Roger, regarding the diversification of a portfolio using country selection: isn't the concept basically to choose ETFs that have a low beta and high alpha when compared to the S&P 500? I know that's not a common way to examine ETFs, but I believe technically there should be no difference between comparing a single stock to it's index based on alpha and beta and comparing a country ETF to the most important index.

Roger Nusbaum said...

I'm not sure if by beta you mean volatility or correlation (correlation as in buying SPY is a simple way to add beta.

If you mean volatility then clearly at the portfolio level less beta with more alpha is the holy grail. If you mean correlation then this is what it is all about with the goal either being alpha or a better risk adjusted result.

alec-leitner said...

Roger, I never really did a lot of research regarding stocks (I'm rather the ETF kind of person), but it is my understanding that in stocks beta is the volatility of the part that has a correlation with the total market (systematic risk), whereas the alpha is the part of the price fluctuations that cannot be attributed to the total market. But I have to admit that probably alpha is the excess return and not the uncorrelated volatility.

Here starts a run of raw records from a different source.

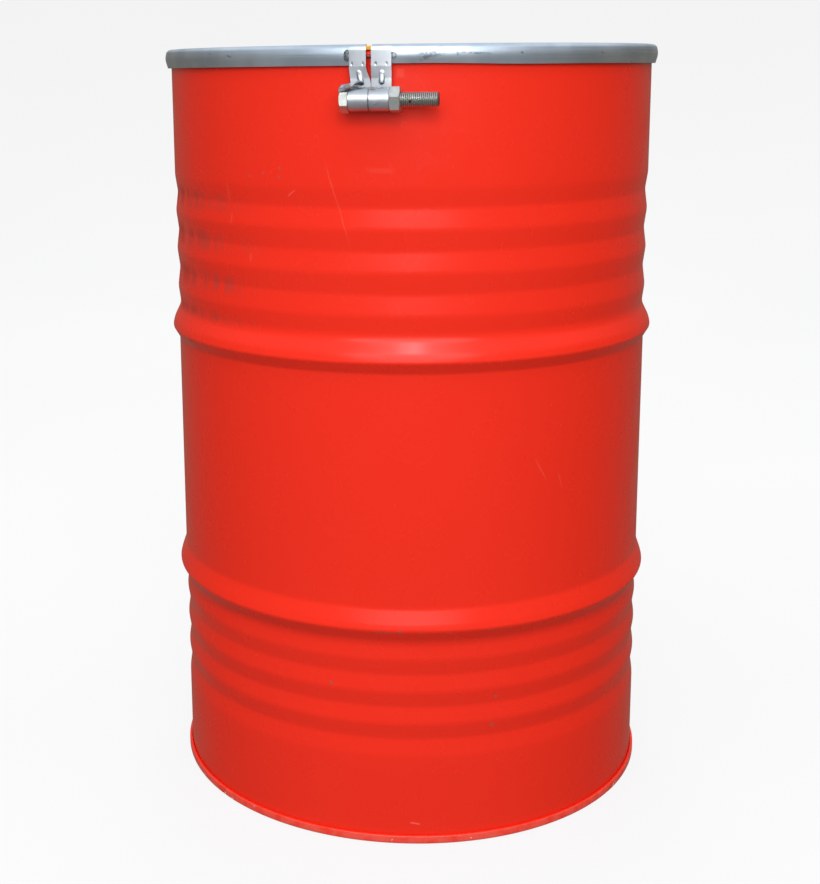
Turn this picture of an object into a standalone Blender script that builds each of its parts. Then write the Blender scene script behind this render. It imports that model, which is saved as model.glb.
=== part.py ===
"""Open-head steel drum with a bolted closing ring. Metres, +Z up.

The drum stands on z = 0 and its axis is the Z axis. The split of the closing ring and its
bolt face -Y. Sheet-metal pieces are drawn as the middle line of their sheet in a plane
through the axis, given a thickness, and turned about the axis.
"""

import math

import bmesh
import bpy
from mathutils import Matrix, Vector

# Driving dimensions
HEIGHT = 0.887  # floor to the top of the closing ring
WALL_R = 0.287  # outer face of the plain wall
SHEET = 0.0010  # shell, lid and bottom head
RING_SHEET = 0.0012
LUG_SHEET = 0.0022
GAP = 0.0003  # between pieces that touch
SEGMENTS = 40  # flats around the drum
FRONT = math.radians(-90)  # direction of the ring's split

# Rolling hoops and grooves of the shell
HOOP_Z = (0.258, 0.558)
HOOP_RISE = 0.0070
HOOP_HALF = 0.0190
HOOP_FLAT = 0.0035
GROOVES = 4
GROOVE_DEPTH = 0.0030
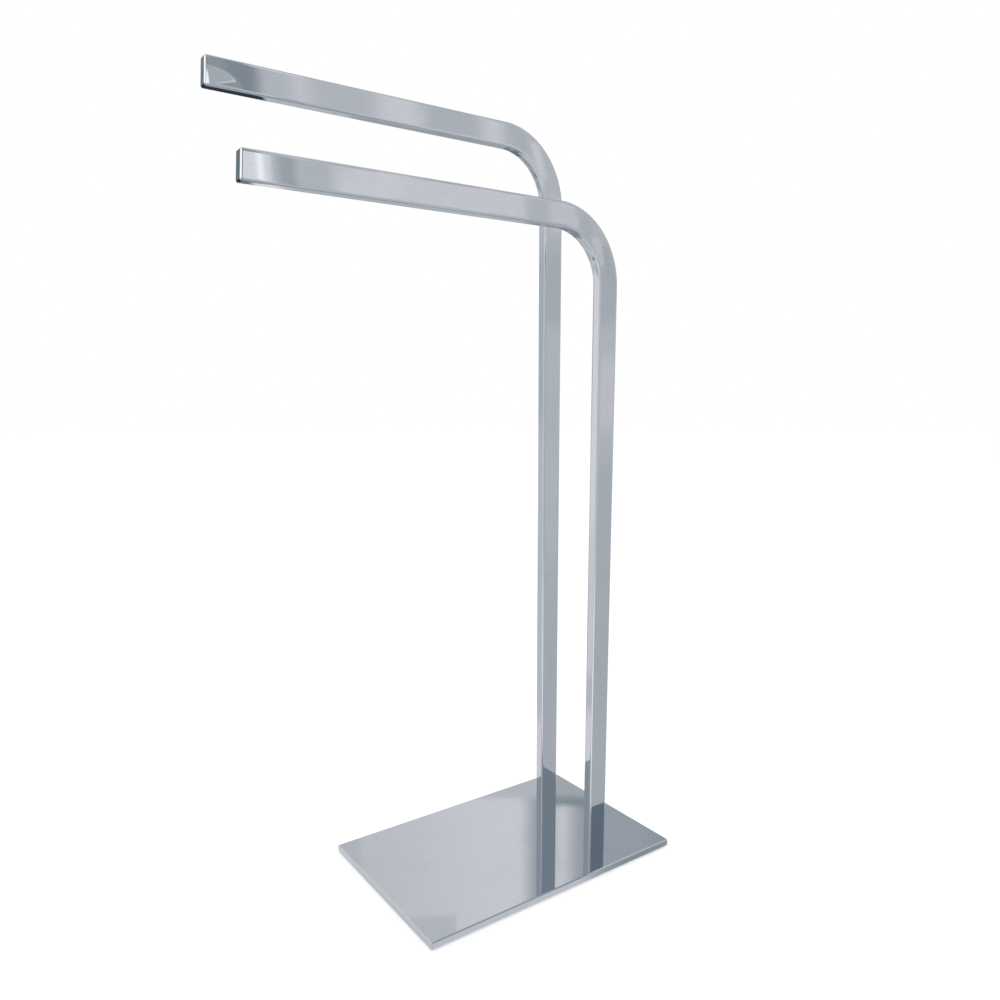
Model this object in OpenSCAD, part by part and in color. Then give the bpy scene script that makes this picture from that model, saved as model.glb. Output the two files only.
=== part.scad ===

What I'm trying to say is that I imagine the "normal" way of calculating alpha and beta could be useful for ETFs as well. Because before I move my allocation from developed markets to Chile, Malaysia, Egypt, Poland or any other country it's good to know if their stock market has a low correlation to the S&P 500 (that's what I'd call "alpha", but I guess I'm wrong), and how their volatility compares to the S&P 500 (which I'd call "beta").

If one believes in a major correction ahead, one probably will aim to move towards countries that primarily have a low correlation to the broad market, and because these days most countries have a higher correlation than 10 or 20 years ago, the next thing to do is to check if the volatility is higher or lower than in developed markets. And to then choose markets that hopefully won't drop 50% when the SPY goes down 30%.

Roger, besides finding countries with great stories ahead, which fundamental or technical indicators do you use when trying to figure out if a country is an interesting portfolio addition or not? My concept of using the alpha and beta calculation for a bunch of country ETFs was an idea for quickly screening which of the dozens of countries might be interesting to investigate further, and which of them are basically a leveraged clone of the SPY with a correlation of 0.9...

Sleepless Millionaire said...

If you want to invest in South East Asia, I would look into Indonesia - the fourth largest democracy in the World.